### What you are asked to do
Can you give all the records again without altering a single character?

### Records supplied
------------------------------

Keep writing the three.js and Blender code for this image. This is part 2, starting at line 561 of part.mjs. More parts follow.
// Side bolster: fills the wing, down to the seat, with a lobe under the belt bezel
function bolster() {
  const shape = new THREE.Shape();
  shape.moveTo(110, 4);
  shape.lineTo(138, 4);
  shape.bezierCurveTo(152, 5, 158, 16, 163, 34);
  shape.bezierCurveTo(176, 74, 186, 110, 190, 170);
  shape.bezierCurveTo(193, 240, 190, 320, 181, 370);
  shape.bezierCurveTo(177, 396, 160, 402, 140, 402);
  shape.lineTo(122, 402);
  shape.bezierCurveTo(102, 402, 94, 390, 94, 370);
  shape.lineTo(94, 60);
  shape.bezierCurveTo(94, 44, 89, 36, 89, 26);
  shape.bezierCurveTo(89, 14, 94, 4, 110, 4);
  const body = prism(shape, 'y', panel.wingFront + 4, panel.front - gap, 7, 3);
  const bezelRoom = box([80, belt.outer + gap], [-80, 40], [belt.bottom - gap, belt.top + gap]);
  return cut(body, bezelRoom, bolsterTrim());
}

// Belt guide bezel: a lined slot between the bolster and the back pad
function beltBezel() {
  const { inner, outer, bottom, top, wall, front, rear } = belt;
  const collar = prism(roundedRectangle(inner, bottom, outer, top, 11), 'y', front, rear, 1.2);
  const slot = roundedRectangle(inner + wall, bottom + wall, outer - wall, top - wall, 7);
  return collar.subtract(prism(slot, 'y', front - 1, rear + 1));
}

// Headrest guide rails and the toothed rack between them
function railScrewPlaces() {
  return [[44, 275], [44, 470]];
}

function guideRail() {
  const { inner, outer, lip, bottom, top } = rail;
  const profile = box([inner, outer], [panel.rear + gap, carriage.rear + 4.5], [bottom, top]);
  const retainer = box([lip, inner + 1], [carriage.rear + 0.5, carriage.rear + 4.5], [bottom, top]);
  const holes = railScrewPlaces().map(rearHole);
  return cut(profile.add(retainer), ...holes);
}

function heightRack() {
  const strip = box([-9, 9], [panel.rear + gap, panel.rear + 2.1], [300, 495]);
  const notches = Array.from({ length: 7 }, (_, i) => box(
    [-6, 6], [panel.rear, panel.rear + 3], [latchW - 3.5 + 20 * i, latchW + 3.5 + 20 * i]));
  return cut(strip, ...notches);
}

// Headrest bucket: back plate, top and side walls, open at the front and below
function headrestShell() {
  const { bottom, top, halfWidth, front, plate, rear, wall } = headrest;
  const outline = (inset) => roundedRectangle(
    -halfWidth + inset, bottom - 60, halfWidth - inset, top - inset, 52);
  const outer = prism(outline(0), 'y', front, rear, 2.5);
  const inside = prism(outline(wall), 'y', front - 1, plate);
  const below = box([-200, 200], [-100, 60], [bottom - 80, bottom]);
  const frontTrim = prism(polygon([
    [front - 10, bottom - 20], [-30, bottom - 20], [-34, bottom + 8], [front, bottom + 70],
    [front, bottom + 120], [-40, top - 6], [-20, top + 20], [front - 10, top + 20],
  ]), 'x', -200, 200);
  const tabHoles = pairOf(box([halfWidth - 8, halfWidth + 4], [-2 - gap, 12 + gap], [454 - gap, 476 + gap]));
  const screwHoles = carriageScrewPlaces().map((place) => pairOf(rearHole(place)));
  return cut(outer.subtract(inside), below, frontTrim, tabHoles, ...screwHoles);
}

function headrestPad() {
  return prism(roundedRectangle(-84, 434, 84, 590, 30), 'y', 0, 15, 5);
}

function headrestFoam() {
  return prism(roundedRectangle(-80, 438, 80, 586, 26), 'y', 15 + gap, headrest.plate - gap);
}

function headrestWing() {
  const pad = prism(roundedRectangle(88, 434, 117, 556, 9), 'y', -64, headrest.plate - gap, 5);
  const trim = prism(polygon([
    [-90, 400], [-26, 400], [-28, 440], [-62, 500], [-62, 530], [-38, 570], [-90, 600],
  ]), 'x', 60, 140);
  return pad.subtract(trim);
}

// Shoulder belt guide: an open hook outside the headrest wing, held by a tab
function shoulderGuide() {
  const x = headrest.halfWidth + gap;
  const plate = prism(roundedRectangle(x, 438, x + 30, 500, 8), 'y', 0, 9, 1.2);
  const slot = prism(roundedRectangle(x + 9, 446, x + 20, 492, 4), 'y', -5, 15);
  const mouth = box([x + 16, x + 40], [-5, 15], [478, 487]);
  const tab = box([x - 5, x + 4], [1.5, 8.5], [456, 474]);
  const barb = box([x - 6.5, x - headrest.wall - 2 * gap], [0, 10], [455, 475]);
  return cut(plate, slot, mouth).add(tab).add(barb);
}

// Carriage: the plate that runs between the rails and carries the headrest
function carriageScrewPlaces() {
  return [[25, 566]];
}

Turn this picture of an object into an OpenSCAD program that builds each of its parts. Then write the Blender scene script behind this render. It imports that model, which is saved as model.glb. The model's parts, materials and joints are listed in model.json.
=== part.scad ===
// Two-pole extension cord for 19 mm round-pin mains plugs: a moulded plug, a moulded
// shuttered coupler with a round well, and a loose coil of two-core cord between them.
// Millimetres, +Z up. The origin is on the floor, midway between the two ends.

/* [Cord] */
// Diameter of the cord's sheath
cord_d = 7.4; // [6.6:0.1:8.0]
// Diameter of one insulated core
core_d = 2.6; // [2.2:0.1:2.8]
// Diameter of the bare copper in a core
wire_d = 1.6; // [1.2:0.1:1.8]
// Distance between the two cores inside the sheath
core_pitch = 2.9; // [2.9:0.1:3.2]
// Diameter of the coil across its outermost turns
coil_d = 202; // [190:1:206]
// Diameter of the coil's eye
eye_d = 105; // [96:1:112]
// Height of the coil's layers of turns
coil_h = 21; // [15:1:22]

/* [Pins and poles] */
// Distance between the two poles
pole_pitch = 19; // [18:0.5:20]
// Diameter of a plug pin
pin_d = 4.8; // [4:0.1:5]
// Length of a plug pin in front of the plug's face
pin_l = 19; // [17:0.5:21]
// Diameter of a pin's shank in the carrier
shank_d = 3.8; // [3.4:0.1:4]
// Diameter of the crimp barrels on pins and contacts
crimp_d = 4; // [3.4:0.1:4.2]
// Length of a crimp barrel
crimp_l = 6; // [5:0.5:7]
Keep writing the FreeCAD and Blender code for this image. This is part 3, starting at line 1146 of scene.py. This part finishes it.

------------------------------

### Final answer
Keep writing the three.js and Blender code for this image. This is part 2, starting at line 561 of part.mjs. More parts follow.
// Side bolster: fills the wing, down to the seat, with a lobe under the belt bezel
function bolster() {
  const shape = new THREE.Shape();
  shape.moveTo(110, 4);
  shape.lineTo(138, 4);
  shape.bezierCurveTo(152, 5, 158, 16, 163, 34);
  shape.bezierCurveTo(176, 74, 186, 110, 190, 170);
  shape.bezierCurveTo(193, 240, 190, 320, 181, 370);
  shape.bezierCurveTo(177, 396, 160, 402, 140, 402);
  shape.lineTo(122, 402);
  shape.bezierCurveTo(102, 402, 94, 390, 94, 370);
  shape.lineTo(94, 60);
  shape.bezierCurveTo(94, 44, 89, 36, 89, 26);
  shape.bezierCurveTo(89, 14, 94, 4, 110, 4);
  const body = prism(shape, 'y', panel.wingFront + 4, panel.front - gap, 7, 3);
  const bezelRoom = box([80, belt.outer + gap], [-80, 40], [belt.bottom - gap, belt.top + gap]);
  return cut(body, bezelRoom, bolsterTrim());
}

// Belt guide bezel: a lined slot between the bolster and the back pad
function beltBezel() {
  const { inner, outer, bottom, top, wall, front, rear } = belt;
  const collar = prism(roundedRectangle(inner, bottom, outer, top, 11), 'y', front, rear, 1.2);
  const slot = roundedRectangle(inner + wall, bottom + wall, outer - wall, top - wall, 7);
  return collar.subtract(prism(slot, 'y', front - 1, rear + 1));
}

// Headrest guide rails and the toothed rack between them
function railScrewPlaces() {
  return [[44, 275], [44, 470]];
}

function guideRail() {
  const { inner, outer, lip, bottom, top } = rail;
  const profile = box([inner, outer], [panel.rear + gap, carriage.rear + 4.5], [bottom, top]);
  const retainer = box([lip, inner + 1], [carriage.rear + 0.5, carriage.rear + 4.5], [bottom, top]);
  const holes = railScrewPlaces().map(rearHole);
  return cut(profile.add(retainer), ...holes);
}

function heightRack() {
  const strip = box([-9, 9], [panel.rear + gap, panel.rear + 2.1], [300, 495]);
  const notches = Array.from({ length: 7 }, (_, i) => box(
    [-6, 6], [panel.rear, panel.rear + 3], [latchW - 3.5 + 20 * i, latchW + 3.5 + 20 * i]));
  return cut(strip, ...notches);
}

// Headrest bucket: back plate, top and side walls, open at the front and below
function headrestShell() {
  const { bottom, top, halfWidth, front, plate, rear, wall } = headrest;
  const outline = (inset) => roundedRectangle(
    -halfWidth + inset, bottom - 60, halfWidth - inset, top - inset, 52);
  const outer = prism(outline(0), 'y', front, rear, 2.5);
  const inside = prism(outline(wall), 'y', front - 1, plate);
  const below = box([-200, 200], [-100, 60], [bottom - 80, bottom]);
  const frontTrim = prism(polygon([
    [front - 10, bottom - 20], [-30, bottom - 20], [-34, bottom + 8], [front, bottom + 70],
    [front, bottom + 120], [-40, top - 6], [-20, top + 20], [front - 10, top + 20],
  ]), 'x', -200, 200);
  const tabHoles = pairOf(box([halfWidth - 8, halfWidth + 4], [-2 - gap, 12 + gap], [454 - gap, 476 + gap]));
  const screwHoles = carriageScrewPlaces().map((place) => pairOf(rearHole(place)));
  return cut(outer.subtract(inside), below, frontTrim, tabHoles, ...screwHoles);
}

function headrestPad() {
  return prism(roundedRectangle(-84, 434, 84, 590, 30), 'y', 0, 15, 5);
}

function headrestFoam() {
  return prism(roundedRectangle(-80, 438, 80, 586, 26), 'y', 15 + gap, headrest.plate - gap);
}

function headrestWing() {
  const pad = prism(roundedRectangle(88, 434, 117, 556, 9), 'y', -64, headrest.plate - gap, 5);
  const trim = prism(polygon([
    [-90, 400], [-26, 400], [-28, 440], [-62, 500], [-62, 530], [-38, 570], [-90, 600],
  ]), 'x', 60, 140);
  return pad.subtract(trim);
}

// Shoulder belt guide: an open hook outside the headrest wing, held by a tab
function shoulderGuide() {
  const x = headrest.halfWidth + gap;
  const plate = prism(roundedRectangle(x, 438, x + 30, 500, 8), 'y', 0, 9, 1.2);
  const slot = prism(roundedRectangle(x + 9, 446, x + 20, 492, 4), 'y', -5, 15);
  const mouth = box([x + 16, x + 40], [-5, 15], [478, 487]);
  const tab = box([x - 5, x + 4], [1.5, 8.5], [456, 474]);
  const barb = box([x - 6.5, x - headrest.wall - 2 * gap], [0, 10], [455, 475]);
  return cut(plate, slot, mouth).add(tab).add(barb);
}

// Carriage: the plate that runs between the rails and carries the headrest
function carriageScrewPlaces() {
  return [[25, 566]];
}

Turn this picture of an object into an OpenSCAD program that builds each of its parts. Then write the Blender scene script behind this render. It imports that model, which is saved as model.glb. The model's parts, materials and joints are listed in model.json.
=== part.scad ===
// Two-pole extension cord for 19 mm round-pin mains plugs: a moulded plug, a moulded
// shuttered coupler with a round well, and a loose coil of two-core cord between them.
// Millimetres, +Z up. The origin is on the floor, midway between the two ends.

/* [Cord] */
// Diameter of the cord's sheath
cord_d = 7.4; // [6.6:0.1:8.0]
// Diameter of one insulated core
core_d = 2.6; // [2.2:0.1:2.8]
// Diameter of the bare copper in a core
wire_d = 1.6; // [1.2:0.1:1.8]
// Distance between the two cores inside the sheath
core_pitch = 2.9; // [2.9:0.1:3.2]
// Diameter of the coil across its outermost turns
coil_d = 202; // [190:1:206]
// Diameter of the coil's eye
eye_d = 105; // [96:1:112]
// Height of the coil's layers of turns
coil_h = 21; // [15:1:22]

/* [Pins and poles] */
// Distance between the two poles
pole_pitch = 19; // [18:0.5:20]
// Diameter of a plug pin
pin_d = 4.8; // [4:0.1:5]
// Length of a plug pin in front of the plug's face
pin_l = 19; // [17:0.5:21]
// Diameter of a pin's shank in the carrier
shank_d = 3.8; // [3.4:0.1:4]
// Diameter of the crimp barrels on pins and contacts
crimp_d = 4; // [3.4:0.1:4.2]
// Length of a crimp barrel
crimp_l = 6; // [5:0.5:7]
Keep writing the FreeCAD and Blender code for this image. This is part 3, starting at line 1146 of scene.py. This part finishes it.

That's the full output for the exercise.